2. But people tend to be more immature.

“Someone said boobs!”

I’m not talking about the classic internet comedy video of ‘Americans who don’t know where anything is’, I mean that the impression I got from talking to a bunch of them is that the amount of actual things and ‘life experiences’ they’ve had is surprisingly small compared to most people here. Maybe this is just my cocky London-born city slicker side coming out, but I’d have thought in the land of opportunity more of them would have actually tried things. Admittedly being treated like children up until the age of 21 might have something to do with it.

3. ‘Work hard Play hard’ is a way of life over there.

The red cups are a real thing!

The concept of a casual drink doesn’t seem to have reached the States. There’s no such thing as going to the pub with a couple of mates, slowly drowning the sorrows you presumably have, and then stumbling home again, at least not amongst students. Instead the norm seems to pulling four all nighters in a row without touching a drop and then deliberately drinking to black out on the weekend. You think I may be exaggerating, but having been invited to an all day frat party with (as far I could tell) close to unlimited alcohol, I was treated to the sight of one particular gentleman alternately swigging from a one litre bottle of vodka in one hand and an extra large can of red bull in the other. At three in the afternoon. The party got shut down at ten. I know Brits can have some heavy nights out but I was pretty impressed by the scale of it.

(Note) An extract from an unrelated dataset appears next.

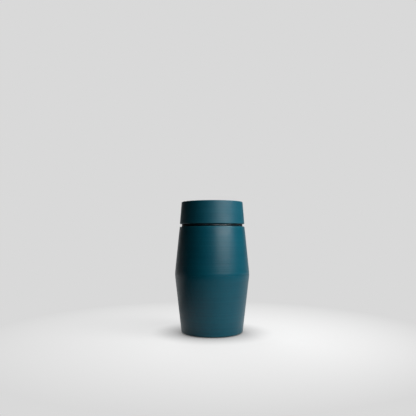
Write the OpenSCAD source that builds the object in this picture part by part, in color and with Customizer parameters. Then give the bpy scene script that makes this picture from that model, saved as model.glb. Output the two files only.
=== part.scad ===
// Lidded amphora: a tall urn of two spun metal cones joined at the belly, with a screw lid.
// The base rests on Z = 0 and the axis of the vessel is the Z axis. All sizes are in millimetres.

/* [Body] */
// Radius of the lower cone where it reaches the foot
foot_r = 67.2; // [60:0.1:76]
// Radius at which the two cones of the body would meet
belly_r = 81.8; // [78:0.1:95]
// Height of the belly above the foot
belly_h = 127; // [100:1:160]
// Radius of the upper cone where it reaches the shoulder
shoulder_r = 71.2; // [66:0.1:76]
// Height of the shoulder above the foot
shoulder_h = 231.5; // [200:0.5:280]
// Thickness of the metal of the body
shell_wall = 2; // [1.2:0.1:3]
// Outer radius of the soft bend at the belly
belly_bend_r = 75; // [20:1:120]
// Outer radius of the bend at the foot
foot_bend_r = 4; // [1:0.1:8]
// Outer radius of the bend at the shoulder
shoulder_bend_r = 1.6; // [0.5:0.1:3]

/* [Seam] */
// Height of the lip on the lower cone that reaches up inside the upper one
lap_h = 9; // [5:0.5:20]
// Thickness of that lip
lap_wall = 1.6; // [1:0.1:2.5]

/* [Base] */
// Width of the foot ring that the metal turns in to
foot_ring_w = 15; // [12:0.5:25]
// Thickness of the plate that closes the base
base_plate_t = 2; // [1:0.1:4]
// Width of the base plate's seat on the foot ring
base_seat_w = 8; // [3:0.5:12]
// How far the pad stands out below the foot ring
pad_proud = 0.5; // [0.2:0.1:1]

/* [Neck] */
// How far the neck stands back behind the edge of the shoulder
neck_inset = 4.5; // [3:0.1:7]
// Height of the collar's rim above the shoulder
rim_h = 2.6; // [1.5:0.1:5]
// Width of the rim, from the neck's outer face to the threaded bore
rim_w = 9; // [7:0.1:12]
// Thickness of the collar's wall behind the thread
collar_wall = 4; // [2.5:0.1:5]
// Depth of the collar below the shoulder
collar_depth = 18; // [16:0.5:30]
// Height of the rubber seal between rim and lid
seal_h = 2.7; // [1.5:0.1:4]

/* [Thread] */
// Number of separate thread ridges
thread_starts = 4; // [2:1:4]
// Distance that the lid rises in one full turn
thread_lead = 20; // [18:1:23]
// Height of a ridge above the wall that it stands on
thread_depth = 1.5; // [1:0.1:2]
// Width of a ridge at its crest
thread_crest_w = 1.4; // [0.8:0.1:1.6]
// Slope of a ridge's flanks in degrees
thread_flank = 25; // [15:1:35]
// Length of each ridge in degrees round the neck
thread_arc = 150; // [60:5:170]

/* [Lid] */
// Height of the lid from its lower edge to its top
lid_h = 48.5; // [30:0.5:70]
// How far the lid's lower edge stands inside the edge of the shoulder
lid_edge_inset = 0.3; // [0:0.1:2]
// How much the lid's radius shrinks from its lower edge to its top
lid_taper = 4; // [0:0.1:8]
// Thickness of the metal of the lid
lid_wall = 2; // [1.2:0.1:3]
// Outer radius of the bend round the top of the lid
lid_top_bend_r = 1.8; // [1:0.1:6]
// Outer radius of the bend at the lid's lower edge
lid_edge_bend_r = 1.2; // [0.5:0.1:2.5]
// Thickness of the wall of the lid's threaded ring
ring_wall = 3.6; // [2.5:0.1:5]
// Depth of the threaded ring below the lid's lower edge
ring_depth = 21; // [20:0.5:26]
// Thickness of the ring's flange inside the lid
ring_flange_t = 2.5; // [1.5:0.1:4]
// Width of that flange outside the hole in the lid's underside
ring_flange_w = 6; // [4:0.5:7]

/* [Fits] */
// Gap that the brazing fills between two metal pieces
braze_gap = 0.1; // [0.05:0.01:0.2]
// Gap round the felt pad inside the foot ring
pad_gap = 0.5; // [0.2:0.1:1]
// Gap between the seal and the ring that it sits on
seal_gap = 0.1; // [0.05:0.01:0.2]
// Gap between the crest of one thread and the wall of the other
crest_gap = 0.4; // [0.3:0.05:0.6]
// Gap between the flanks that hold the lid down
flank_gap = 0.35; // [0.3:0.05:0.6]

/* [Hidden] */
$fn = 128;

// Largest distance between a bend's chords and its true arc
arc_fineness = 0.02;
// How far a ridge's root is sunk into its wall, so that the two are one solid
ridge_sink = 0.3;
// Steps along each ridge, and the length in degrees over which its ends fade into the wall
ridge_steps = 30;
ridge_fade = 12;
// Length of the joggle below the seam where the lower cone steps inwards
joggle_h = 4;
// Width of the chamfers at the mouth of the collar and at the foot of the threaded ring
lead_in = 1.2;
// Height of the plain wall on the threaded ring between its chamfer and its ridges
thread_margin = 1.2;
// A size larger than the vessel, for cutting away everything on one side of a height
beyond = 1000;

// Heights, from the floor up
foot_z = pad_proud;
belly_z = foot_z + belly_h;
shoulder_z = foot_z + shoulder_h;
rim_z = shoulder_z + rim_h;
lid_z = rim_z + seal_h;
lid_top_z = lid_z + lid_h;
plate_z = foot_z + shell_wall;
collar_foot_z = shoulder_z - collar_depth;
ring_foot_z = lid_z - ring_depth;
flange_z = lid_z + lid_wall;

// Radii, from the outside in
lid_edge_r = shoulder_r - lid_edge_inset;
lid_top_r = lid_edge_r - lid_taper;
neck_r = shoulder_r - neck_inset;
mouth_r = neck_r - rim_w;
collar_r = mouth_r + collar_wall;
shoulder_hole_r = collar_r + braze_gap;
ring_crest_r = mouth_r - crest_gap;
ring_root_r = ring_crest_r - thread_depth;
ring_bore_r = ring_root_r - ring_wall;
ring_land_r = mouth_r + crest_gap;
lid_hole_r = ring_land_r + braze_gap;
foot_hole_r = foot_r - foot_ring_w;

// Thread: the ridges of the lid ring run below those of the collar and pull up against them
mouth_crest_r = mouth_r - thread_depth;
ridge_rise = thread_lead * thread_arc / 360;
flank_share = tan(thread_flank);
flank_to_flank = thread_crest_w + (ring_crest_r - mouth_crest_r) * flank_share + flank_gap;
ridge_half_w = thread_crest_w / 2 + thread_depth * flank_share;
ring_ridge_z = ring_foot_z + lead_in + thread_margin + ridge_half_w;
collar_ridge_z = ring_ridge_z + flank_to_flank;

// The outer line of the body and of the lid, with the radius of the bend at each of their points
body_line = [[foot_hole_r, foot_z], [foot_r, foot_z], [belly_r, belly_z],
             [shoulder_r, shoulder_z], [shoulder_hole_r, shoulder_z]];
body_bends = [0, foot_bend_r, belly_bend_r, shoulder_bend_r, 0];
lid_line = [[lid_hole_r, lid_z], [lid_edge_r, lid_z], [lid_top_r, lid_top_z], [0, lid_top_z]];
lid_bends = [0, lid_edge_bend_r, lid_top_bend_r, 0];

function unit(v) = v / norm(v);
function left_of(v) = [-v[1], v[0]];
function turned(v, angle) = [v[0] * cos(angle) - v[1] * sin(angle), v[0] * sin(angle) + v[1] * cos(angle)];
function reversed(list) = [for (i = [len(list) - 1:-1:0]) list[i]];

// Points of the arc of radius r that takes the place of corner b between a and c
function bend(a, b, c, r) =
    let (u = unit(b - a),
         w = unit(c - b),
         turn = atan2(cross(u, w), u * w),
         centre = b - u * r * tan(turn / 2) + left_of(u) * r,
         chord_turn = sqrt(8 * arc_fineness / r) * 180 / PI,
         steps = ceil(turn / chord_turn))
    [for (k = [0:steps]) centre - turned(left_of(u), turn * k / steps) * r];

// A line with its corners bent, where every corner turns left; a bend of 0 keeps the corner sharp
function bent(line, bends) =
    [for (i = [0:len(line) - 1])
        each bends[i] > 0 ? bend(line[i - 1], line[i], line[i + 1], bends[i]) : [line[i]]];

// A line moved to its left by a distance, with its corners mitred
function moved_in(line, by) =
    [for (i = [0:len(line) - 1])
        let (before = left_of(unit(line[max(i, 1)] - line[max(i, 1) - 1])),
             after = left_of(unit(line[min(i + 1, len(line) - 1)] - line[min(i, len(line) - 2)])))
        line[i] + by * (before + after) / (1 + before * after)];

// Section of the sheet between two depths behind an outer line
module sheet(line, bends, from, to) {
    outer = bent(moved_in(line, from), [for (r = bends) max(r - from, 0)]);
    inner = bent(moved_in(line, to), [for (r = bends) max(r - to, 0)]);
    polygon(concat(outer, reversed(inner)));
}

// What of a section lies between two heights
module between(low, high) {
    intersection() {
        children();
        translate([0, low]) square([beyond, high - low]);
    }
}

// Height at which the belly's bend is upright, where the seam runs
function seam_z() =
    let (low = unit(body_line[2] - body_line[1]),
         high = unit(body_line[3] - body_line[2]),
         n_low = left_of(low),
         n_high = left_of(high))
    belly_z + (belly_bend_r * (n_low + n_high) / (1 + n_low * n_high))[1];

// One ridge of a thread on a wall of radius root_r; side is 1 where it stands outwards and -1 inwards
module ridge(root_r, side) {
    sections = [for (i = [0:ridge_steps])
        let (angle = thread_arc * i / ridge_steps,
             fade = min(1, angle / ridge_fade, (thread_arc - angle) / ridge_fade),
             height = fade * thread_depth - (1 - fade) * ridge_sink / 2,
             crest_half_w = thread_crest_w / 2 + (thread_depth - height) * flank_share,
             root_half_w = ridge_half_w + ridge_sink * flank_share,
             root = root_r - side * ridge_sink,
             crest = root_r + side * height,
             rise = thread_lead * angle / 360)
        for (p = [[root, -root_half_w], [crest, -crest_half_w], [crest, crest_half_w], [root, root_half_w]])
            [p[0] * cos(angle), p[0] * sin(angle), rise + p[1]]];
    last = 4 * ridge_steps;
    sides = [for (i = [0:ridge_steps - 1], k = [0:3])
        let (a = 4 * i + k, b = 4 * i + (k + 1) % 4)
        for (f = [[a, b, b + 4], [a, b + 4, a + 4]]) f];
    ends = [[3, 2, 1], [3, 1, 0], [last, last + 1, last + 2], [last, last + 2, last + 3]];
    faces = concat(sides, ends);
    polyhedron(sections, side > 0 ? faces : [for (f = faces) reversed(f)]);
}

// All ridges of one thread, spaced evenly round the axis, with the lowest points at height z
module thread(root_r, side, z) {
    for (start = [0:thread_starts - 1])
        rotate([0, 0, start * 360 / thread_starts]) translate([0, 0, z]) ridge(root_r, side);
}

// Lower cone: foot ring, bend and cone up to the seam, with the lip that the upper cone slides over
module lower_shell() {
    lip_from = shell_wall + braze_gap;
    lip_to = lip_from + lap_wall;
    color("darkslategray") rotate_extrude() {
        between(0, seam_z()) sheet(body_line, body_bends, 0, shell_wall);
        between(seam_z() - joggle_h, seam_z()) sheet(body_line, body_bends, shell_wall / 2, lip_to);
        between(seam_z() - joggle_h, seam_z() + lap_h) sheet(body_line, body_bends, lip_from, lip_to);
    }
}

// Upper cone: from the seam to the flat shoulder, with the hole that takes the collar
module upper_shell() {
    color("darkslategray") rotate_extrude()
        between(seam_z(), beyond) sheet(body_line, body_bends, 0, shell_wall);
}

// Turned collar brazed into the shoulder: the rim that carries the seal, and the inner thread
module neck_collar() {
    color("slategray") {
        rotate_extrude() polygon([
            [mouth_r, collar_foot_z], [collar_r, collar_foot_z], [collar_r, shoulder_z],
            [neck_r, shoulder_z], [neck_r, rim_z], [mouth_r + lead_in, rim_z],
            [mouth_r, rim_z - lead_in]]);
        thread(mouth_r, -1, collar_ridge_z);
    }
}

// Flat disc brazed on to the inside of the foot ring
module base_plate() {
    color("gray") translate([0, 0, plate_z])
        cylinder(r = foot_hole_r + base_seat_w, h = base_plate_t);
}

// Felt disc glued under the base plate, inside the foot ring
module base_pad() {
    color("dimgray") cylinder(r = foot_hole_r - pad_gap, h = plate_z);
}

// Spun cap of the lid, turned in below to a flat underside with a hole for the threaded ring
module lid_shell() {
    color("darkslategray") rotate_extrude() sheet(lid_line, lid_bends, 0, lid_wall);
}

// Turned ring brazed into the lid: flange on the underside's metal, land for the seal, outer thread
module lid_ring() {
    color("silver") {
        rotate_extrude() polygon([
            [ring_bore_r, ring_foot_z], [ring_root_r - lead_in, ring_foot_z],
            [ring_root_r, ring_foot_z + lead_in], [ring_root_r, rim_z + crest_gap],
            [ring_land_r, rim_z + crest_gap], [ring_land_r, flange_z],
            [lid_hole_r + ring_flange_w, flange_z],
            [lid_hole_r + ring_flange_w, flange_z + ring_flange_t],
            [ring_bore_r, flange_z + ring_flange_t]]);
        thread(ring_root_r, 1, ring_ridge_z);
    }
}

// Black rubber seal that fills the upper half of the gap between body and lid
module lid_seal() {
    color("black") translate([0, 0, rim_z]) difference() {
        cylinder(r = neck_r, h = seal_h);
        translate([0, 0, -seal_h]) cylinder(r = ring_land_r + seal_gap, h = 3 * seal_h);
    }
}

lower_shell();
upper_shell();
neck_collar();
base_plate();
base_pad();
lid_shell();
lid_ring();
lid_seal();
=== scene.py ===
"""Lidded amphora in satin petrol lacquer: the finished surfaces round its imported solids.

Each visible piece is a surface of turning: a line in the (radius, height) plane, carried once round the Z
axis on a grid of two parameters, the distance along the line and the angle round the axis. All sizes are in
metres.
"""

import math

import bpy
import numpy as np
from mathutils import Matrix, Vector


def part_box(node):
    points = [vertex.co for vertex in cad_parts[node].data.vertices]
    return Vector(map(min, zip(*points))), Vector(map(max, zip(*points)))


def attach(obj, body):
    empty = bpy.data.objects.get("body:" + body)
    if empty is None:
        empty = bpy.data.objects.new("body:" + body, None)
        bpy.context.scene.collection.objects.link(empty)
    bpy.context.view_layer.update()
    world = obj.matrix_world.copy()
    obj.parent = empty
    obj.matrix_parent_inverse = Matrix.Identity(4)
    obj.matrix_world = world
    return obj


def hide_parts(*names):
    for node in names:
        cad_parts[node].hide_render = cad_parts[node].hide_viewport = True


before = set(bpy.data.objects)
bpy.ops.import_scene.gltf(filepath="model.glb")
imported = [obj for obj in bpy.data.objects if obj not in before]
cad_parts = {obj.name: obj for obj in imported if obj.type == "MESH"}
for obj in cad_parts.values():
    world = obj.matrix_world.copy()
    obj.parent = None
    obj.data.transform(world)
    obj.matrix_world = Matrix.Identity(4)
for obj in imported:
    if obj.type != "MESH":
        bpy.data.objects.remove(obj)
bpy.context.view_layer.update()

MM = 0.001

# ---------------------------------------------------------------------------------------------------------
# Sizes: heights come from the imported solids, radii and bends repeat the solids' own driving sizes
# ---------------------------------------------------------------------------------------------------------

foot_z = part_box("lower_shell")[0].z
seam_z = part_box("upper_shell")[0].z
shoulder_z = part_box("upper_shell")[1].z
lip_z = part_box("lower_shell")[1].z
collar_foot_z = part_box("neck_collar")[0].z
rim_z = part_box("neck_collar")[1].z
lid_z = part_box("lid_shell")[0].z
lid_top_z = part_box("lid_shell")[1].z
ring_foot_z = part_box("lid_ring")[0].z
ring_top_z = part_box("lid_ring")[1].z
pad_top_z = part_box("base_pad")[1].z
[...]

4. Everyone loves a bit of the grass.

Correlation = Causation?

‘Oh big deal,’ you may be thinking, ‘it’s not like no one over here smokes up.’ True but it’s not just the how many but the who that’s funny. Even in this modern day and age the people who regularly smoke marijuana over here tend to be associated with a certain laidback attitude. In America, you can be in a room full of apparently ‘nerdy/geeky/insulting stereotype’ people discussing their assignments when all of a sudden they sit back and crack out a couple of joints. Given weed is now legal in two states it’s probably easier to get hold of, but it’s still a bit odd how much more causal it is among all students than it is here.

5. Rugby isn’t cool.

Unlikely to set pulses a-racing.

Sorry ‘lads’ but it just isn’t over there. It’s below Men’s Lacrosse and ‘soccer’ in the pecking order according to the ladies. Might want to find something else to do.